--- BEGIN ---

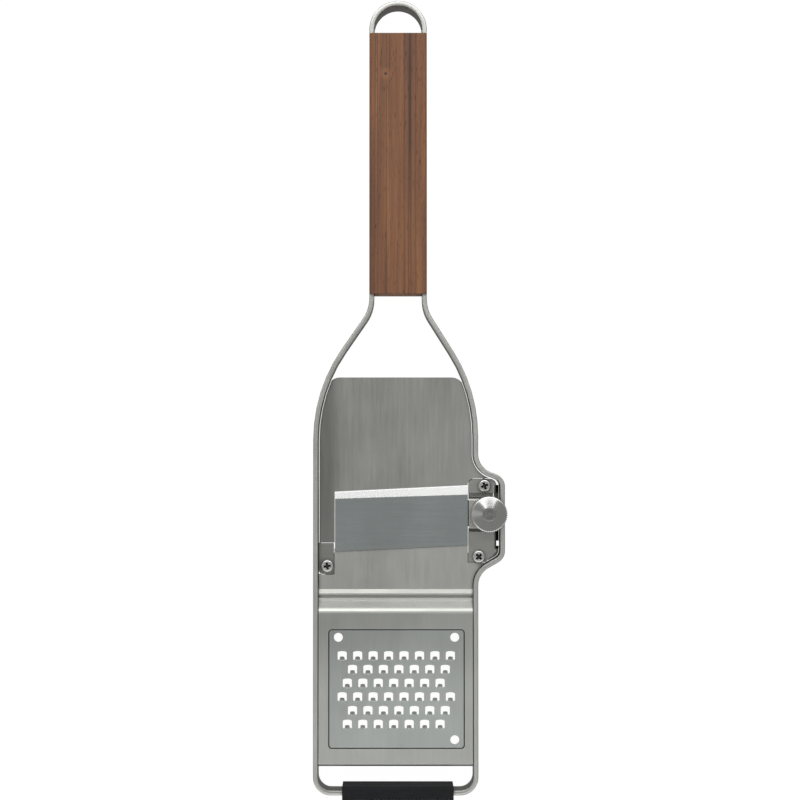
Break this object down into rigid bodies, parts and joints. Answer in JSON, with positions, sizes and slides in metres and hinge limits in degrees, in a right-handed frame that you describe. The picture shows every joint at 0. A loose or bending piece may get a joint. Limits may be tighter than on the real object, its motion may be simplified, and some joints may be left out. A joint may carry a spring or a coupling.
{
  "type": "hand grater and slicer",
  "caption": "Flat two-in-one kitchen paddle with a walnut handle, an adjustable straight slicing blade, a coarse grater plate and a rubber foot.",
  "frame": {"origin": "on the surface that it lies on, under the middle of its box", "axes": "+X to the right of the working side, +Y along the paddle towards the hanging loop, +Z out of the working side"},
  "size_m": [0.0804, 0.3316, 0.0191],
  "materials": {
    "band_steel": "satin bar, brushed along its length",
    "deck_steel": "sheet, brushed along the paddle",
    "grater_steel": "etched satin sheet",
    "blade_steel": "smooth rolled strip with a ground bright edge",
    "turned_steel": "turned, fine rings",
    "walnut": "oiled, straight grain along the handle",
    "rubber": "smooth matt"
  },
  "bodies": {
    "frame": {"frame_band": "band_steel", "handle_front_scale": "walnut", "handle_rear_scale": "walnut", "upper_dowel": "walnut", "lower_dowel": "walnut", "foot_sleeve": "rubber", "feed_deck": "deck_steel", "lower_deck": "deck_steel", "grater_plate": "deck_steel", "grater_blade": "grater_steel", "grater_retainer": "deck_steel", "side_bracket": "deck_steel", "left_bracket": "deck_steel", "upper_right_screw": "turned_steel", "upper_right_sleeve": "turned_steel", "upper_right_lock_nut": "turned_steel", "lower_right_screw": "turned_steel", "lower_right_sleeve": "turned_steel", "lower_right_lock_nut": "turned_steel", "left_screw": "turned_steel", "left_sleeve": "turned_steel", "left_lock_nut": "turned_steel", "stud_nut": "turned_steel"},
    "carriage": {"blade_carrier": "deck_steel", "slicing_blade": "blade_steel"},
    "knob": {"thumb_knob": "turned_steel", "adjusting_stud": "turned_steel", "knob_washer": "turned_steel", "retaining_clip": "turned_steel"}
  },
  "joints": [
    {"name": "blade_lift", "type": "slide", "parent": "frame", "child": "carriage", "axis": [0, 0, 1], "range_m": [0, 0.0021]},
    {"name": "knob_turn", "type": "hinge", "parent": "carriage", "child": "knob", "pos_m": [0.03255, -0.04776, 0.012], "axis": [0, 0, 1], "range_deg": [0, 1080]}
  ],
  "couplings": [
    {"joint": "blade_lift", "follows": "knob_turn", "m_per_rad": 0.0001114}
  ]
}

--- END ---

• [The task]:
Copy each line of the data exactly, leaving nothing out.

• [Exercise answer]:
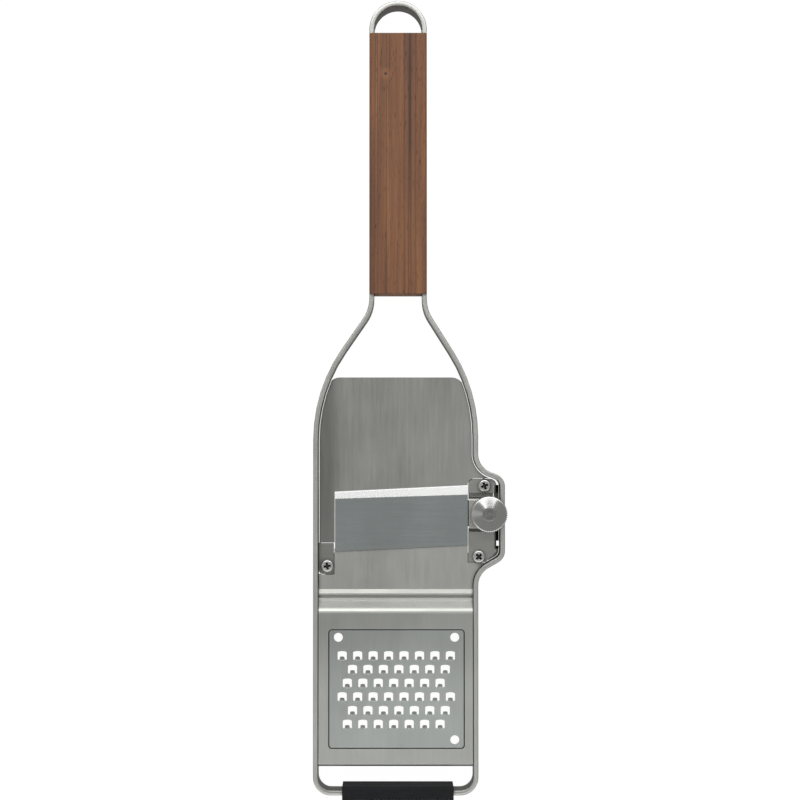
Break this object down into rigid bodies, parts and joints. Answer in JSON, with positions, sizes and slides in metres and hinge limits in degrees, in a right-handed frame that you describe. The picture shows every joint at 0. A loose or bending piece may get a joint. Limits may be tighter than on the real object, its motion may be simplified, and some joints may be left out. A joint may carry a spring or a coupling.
{
  "type": "hand grater and slicer",
  "caption": "Flat two-in-one kitchen paddle with a walnut handle, an adjustable straight slicing blade, a coarse grater plate and a rubber foot.",
  "frame": {"origin": "on the surface that it lies on, under the middle of its box", "axes": "+X to the right of the working side, +Y along the paddle towards the hanging loop, +Z out of the working side"},
  "size_m": [0.0804, 0.3316, 0.0191],
  "materials": {
    "band_steel": "satin bar, brushed along its length",
    "deck_steel": "sheet, brushed along the paddle",
    "grater_steel": "etched satin sheet",
    "blade_steel": "smooth rolled strip with a ground bright edge",
    "turned_steel": "turned, fine rings",
    "walnut": "oiled, straight grain along the handle",
    "rubber": "smooth matt"
  },
  "bodies": {
    "frame": {"frame_band": "band_steel", "handle_front_scale": "walnut", "handle_rear_scale": "walnut", "upper_dowel": "walnut", "lower_dowel": "walnut", "foot_sleeve": "rubber", "feed_deck": "deck_steel", "lower_deck": "deck_steel", "grater_plate": "deck_steel", "grater_blade": "grater_steel", "grater_retainer": "deck_steel", "side_bracket": "deck_steel", "left_bracket": "deck_steel", "upper_right_screw": "turned_steel", "upper_right_sleeve": "turned_steel", "upper_right_lock_nut": "turned_steel", "lower_right_screw": "turned_steel", "lower_right_sleeve": "turned_steel", "lower_right_lock_nut": "turned_steel", "left_screw": "turned_steel", "left_sleeve": "turned_steel", "left_lock_nut": "turned_steel", "stud_nut": "turned_steel"},
    "carriage": {"blade_carrier": "deck_steel", "slicing_blade": "blade_steel"},
    "knob": {"thumb_knob": "turned_steel", "adjusting_stud": "turned_steel", "knob_washer": "turned_steel", "retaining_clip": "turned_steel"}
  },
  "joints": [
    {"name": "blade_lift", "type": "slide", "parent": "frame", "child": "carriage", "axis": [0, 0, 1], "range_m": [0, 0.0021]},
    {"name": "knob_turn", "type": "hinge", "parent": "carriage", "child": "knob", "pos_m": [0.03255, -0.04776, 0.012], "axis": [0, 0, 1], "range_deg": [0, 1080]}
  ],
  "couplings": [
    {"joint": "blade_lift", "follows": "knob_turn", "m_per_rad": 0.0001114}
  ]
}